Intrinsic Defect Ferromagnetism: The case of Hafnium Oxide

In view of the recent experimental reports of intrinsic ferromagnetism in Hafnium Oxide (HfO$_{2}$) thin film systems \footnote{M. Venkatesan, C. B. Fitzgerald, J. M. D. Coey Nature {\bf 430}, 630 (2004) Brief Communications}, we carried out first principles investigations to look for magnetic structure in HfO$_{2}$ possibly brought about by the presence of small concentrations of intrinsic point defects. {\it Ab initio} electronic structure calculations using Density Functional Theory (DFT) show that isolated \textbf{cation} vacancy sites in HfO$_{2}$ lead to the formation of high spin defect states which couple ferromagnetically to each other. Interestingly, these high spin states are observed in the low symmetry monoclinic and tetragonal phases while the highly symmetric cubic flourite phase exhibits a non-magnetic ground state.

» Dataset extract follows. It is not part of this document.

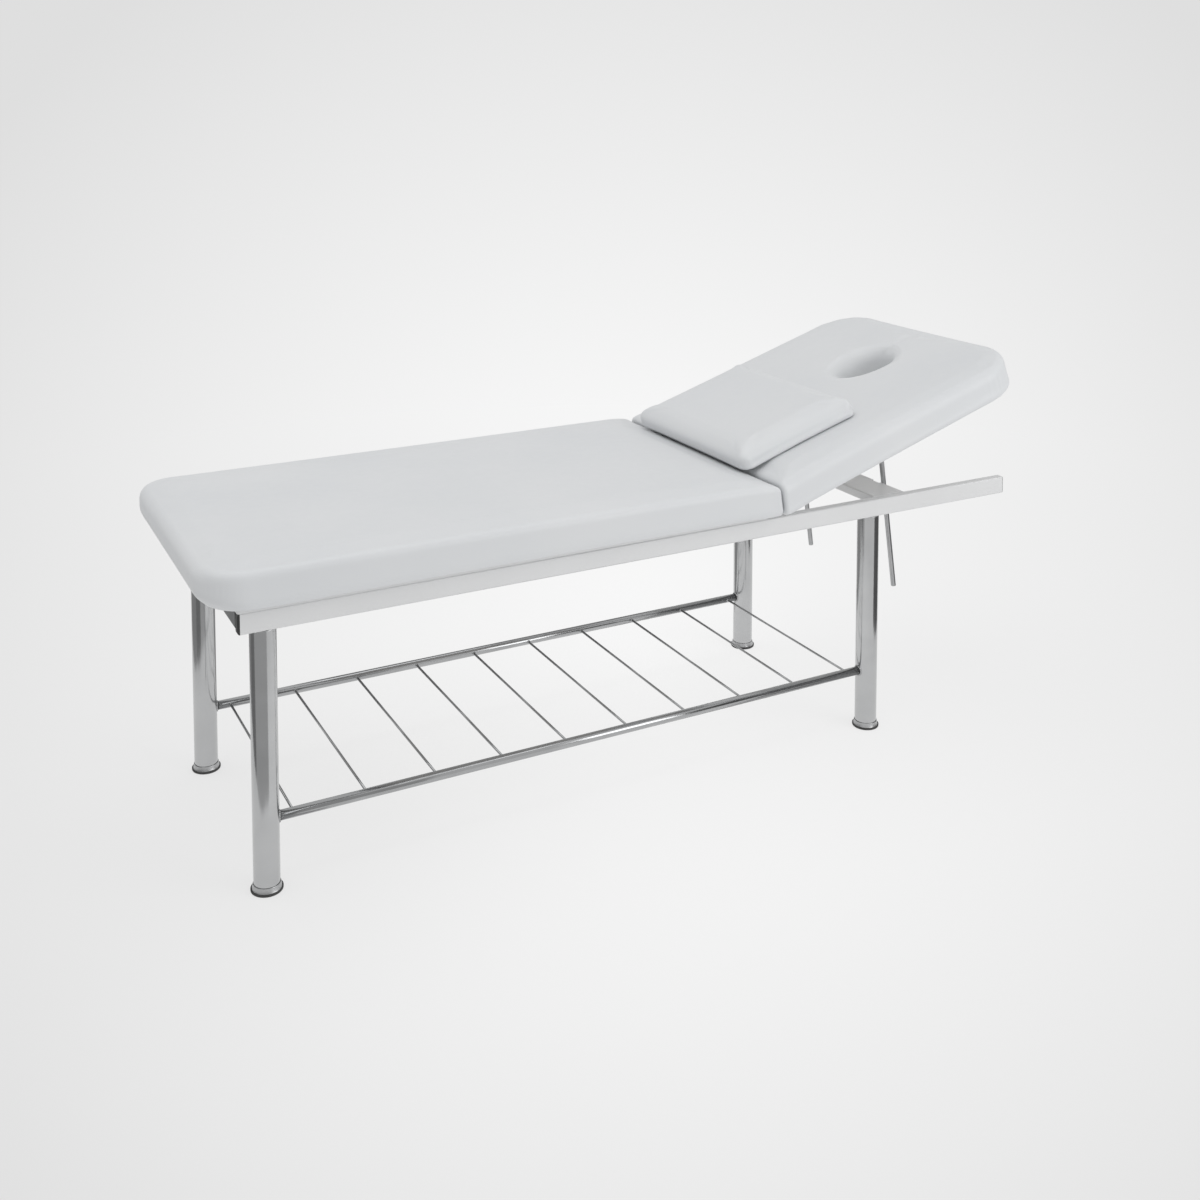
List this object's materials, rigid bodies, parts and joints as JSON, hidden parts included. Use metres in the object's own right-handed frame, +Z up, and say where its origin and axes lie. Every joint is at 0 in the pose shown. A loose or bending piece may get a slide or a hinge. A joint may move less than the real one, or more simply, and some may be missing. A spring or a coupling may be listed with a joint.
{
  "type": "treatment bed",
  "caption": "Fixed massage and treatment bed: steel rail frame on chrome tube legs, wire shelf, padded seat, tilting padded backrest with a face hole, loose pillow.",
  "frame": {"origin": "middle of the bed's outline from above, on the floor under the levelling feet", "axes": "+X along the bed to the head end, +Y to the far side, +Z up"},
  "size_m": [1.956, 0.686, 0.8522],
  "materials": {
    "white_paint": "gloss white powder coat",
    "leg_chrome": "bright chrome plating",
    "shelf_wire": "dull chrome plated wire",
    "zinc_steel": "zinc plated",
    "black_plastic": "fine textured",
    "white_plastic": "smooth white",
    "grey_plastic": "smooth grey",
    "black_paint": "black enamel",
    "foot_rubber": "matt",
    "board_wood": "raw plywood",
    "white_vinyl": "smooth white vinyl coated cloth over foam"
  },
  "bodies": {
    "frame": {"foot_cross_tube": "black_paint", "rail_caps_head": "white_plastic", "leg_sockets": "grey_plastic", "side_rail_near": "white_paint", "side_rail_far": "white_paint", "middle_cross_tube": "white_paint", "head_cross_channel": "white_paint", "board_tabs": "white_paint", "leg_plates": "white_paint", "leg_foot_near": "leg_chrome", "leg_foot_far": "leg_chrome", "leg_head_near": "leg_chrome", "leg_head_far": "leg_chrome", "shelf_tube_near": "shelf_wire", "shelf_tube_far": "shelf_wire", "shelf_cross_rods": "shelf_wire", "leg_top_plugs": "zinc_steel", "leg_bolts": "zinc_steel", "seat_board_screws": "zinc_steel", "hinge_fixed_leaves": "zinc_steel", "hinge_pins": "zinc_steel", "hinge_fixed_screws": "zinc_steel", "clamp_bracket_near": "zinc_steel", "clamp_bracket_far": "zinc_steel", "clamp_bracket_bolts": "zinc_steel", "rail_caps_foot": "black_plastic", "seat_board": "board_wood", "seat_cushion": "white_vinyl"},
    "backrest": {"backrest_board": "board_wood", "backrest_cushion": "white_vinyl", "hinge_moving_leaves": "zinc_steel", "hinge_moving_screws": "zinc_steel", "slotted_bracket_near": "zinc_steel", "slotted_bracket_far": "zinc_steel", "bracket_screws": "zinc_steel"},
    "pillow": {"pillow": "white_vinyl"},
    "clamp_near": {"clamp_block_near": "zinc_steel", "pivot_screws_near": "zinc_steel"},
    "rod_near": {"prop_rod_near": "zinc_steel", "cross_pin_near": "zinc_steel"},
    "knob_near": {"clamp_knob_near": "black_plastic"},
    "levelling_foot_foot_near": {"foot_cap_foot_near": "leg_chrome", "foot_pad_foot_near": "foot_rubber"},
    "levelling_foot_head_near": {"foot_cap_head_near": "leg_chrome", "foot_pad_head_near": "foot_rubber"},
    "clamp_far": {"clamp_block_far": "zinc_steel", "pivot_screws_far": "zinc_steel"},
    "rod_far": {"prop_rod_far": "zinc_steel", "cross_pin_far": "zinc_steel"},
    "knob_far": {"clamp_knob_far": "black_plastic"},
    "levelling_foot_foot_far": {"foot_cap_foot_far": "leg_chrome", "foot_pad_foot_far": "foot_rubber"},
    "levelling_foot_head_far": {"foot_cap_head_far": "leg_chrome", "foot_pad_head_far": "foot_rubber"}
  },
  "joints": [
    {"name": "backrest_tilt", "type": "hinge", "parent": "frame", "child": "backrest", "pos_m": [0.26652, 0, 0.582], "axis": [0, -1, 0], "range_deg": [-17.4, 22.6]},
    {"name": "pillow_lift", "type": "slide", "parent": "backrest", "child": "pillow", "axis": [-0.299, 0, 0.9542], "range_m": [0, 0.2]},
    {"name": "clamp_swivel_near", "type": "hinge", "parent": "frame", "child": "clamp_near", "pos_m": [0.68502, -0.1667, 0.49], "axis": [0, -1, 0], "range_deg": [-4.25, 5.5]},
    {"name": "rod_slide_near", "type": "slide", "parent": "clamp_near", "child": "rod_near", "axis": [-0.134, 0, 0.991], "range_m": [-0.1235, 0.16]},
    {"name": "knob_turn_near", "type": "hinge", "parent": "clamp_near", "child": "knob_near", "pos_m": [0.68502, -0.1667, 0.49], "axis": [0.991, 0, 0.134], "range_deg": [-180, 0]},
    {"name": "foot_level_foot_near", "type": "slide", "parent": "frame", "child": "levelling_foot_foot_near", "axis": [0, 0, -1], "range_m": [0, 0.015]},
    {"name": "foot_level_head_near", "type": "slide", "parent": "frame", "child": "levelling_foot_head_near", "axis": [0, 0, -1], "range_m": [0, 0.015]},
    {"name": "clamp_swivel_far", "type": "hinge", "parent": "frame", "child": "clamp_far", "pos_m": [0.68502, 0.1667, 0.49], "axis": [0, -1, 0], "range_deg": [-4.25, 5.5]},
    {"name": "rod_slide_far", "type": "slide", "parent": "clamp_far", "child": "rod_far", "axis": [-0.134, 0, 0.991], "range_m": [-0.1235, 0.16]},
    {"name": "knob_turn_far", "type": "hinge", "parent": "clamp_far", "child": "knob_far", "pos_m": [0.68502, 0.1667, 0.49], "axis": [0.991, 0, 0.134], "range_deg": [-180, 0]},
    {"name": "foot_level_foot_far", "type": "slide", "parent": "frame", "child": "levelling_foot_foot_far", "axis": [0, 0, -1], "range_m": [0, 0.015]},
    {"name": "foot_level_head_far", "type": "slide", "parent": "frame", "child": "levelling_foot_head_far", "axis": [0, 0, -1], "range_m": [0, 0.015]}
  ],
  "couplings": [
    {"joint": "clamp_swivel_near", "follows": "backrest_tilt", "ratio": 0.2406},
    {"joint": "rod_slide_near", "follows": "backrest_tilt", "m_per_rad": 0.40337},
    {"joint": "clamp_swivel_far", "follows": "backrest_tilt", "ratio": 0.2406},
    {"joint": "rod_slide_far", "follows": "backrest_tilt", "m_per_rad": 0.40337}
  ]
}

Detailed studies of the electronic structure of cation vacancies in the three crystalline phases of Hafnia show that symmetry leading to orbitally degenerate defect levels is not a pre-requsite for ferromagnetism and that the interplay between Kinetic, Coulomb and Exchange energy together with favourable coupling to the Crystalline environment can lead to high spin ferromagnetic ground states even in extreme low symmetry systems like monoclinic HfO$_{2}$. These findings open up a much wider class of systems to the possibility of intrinsic defect ferromagnetism.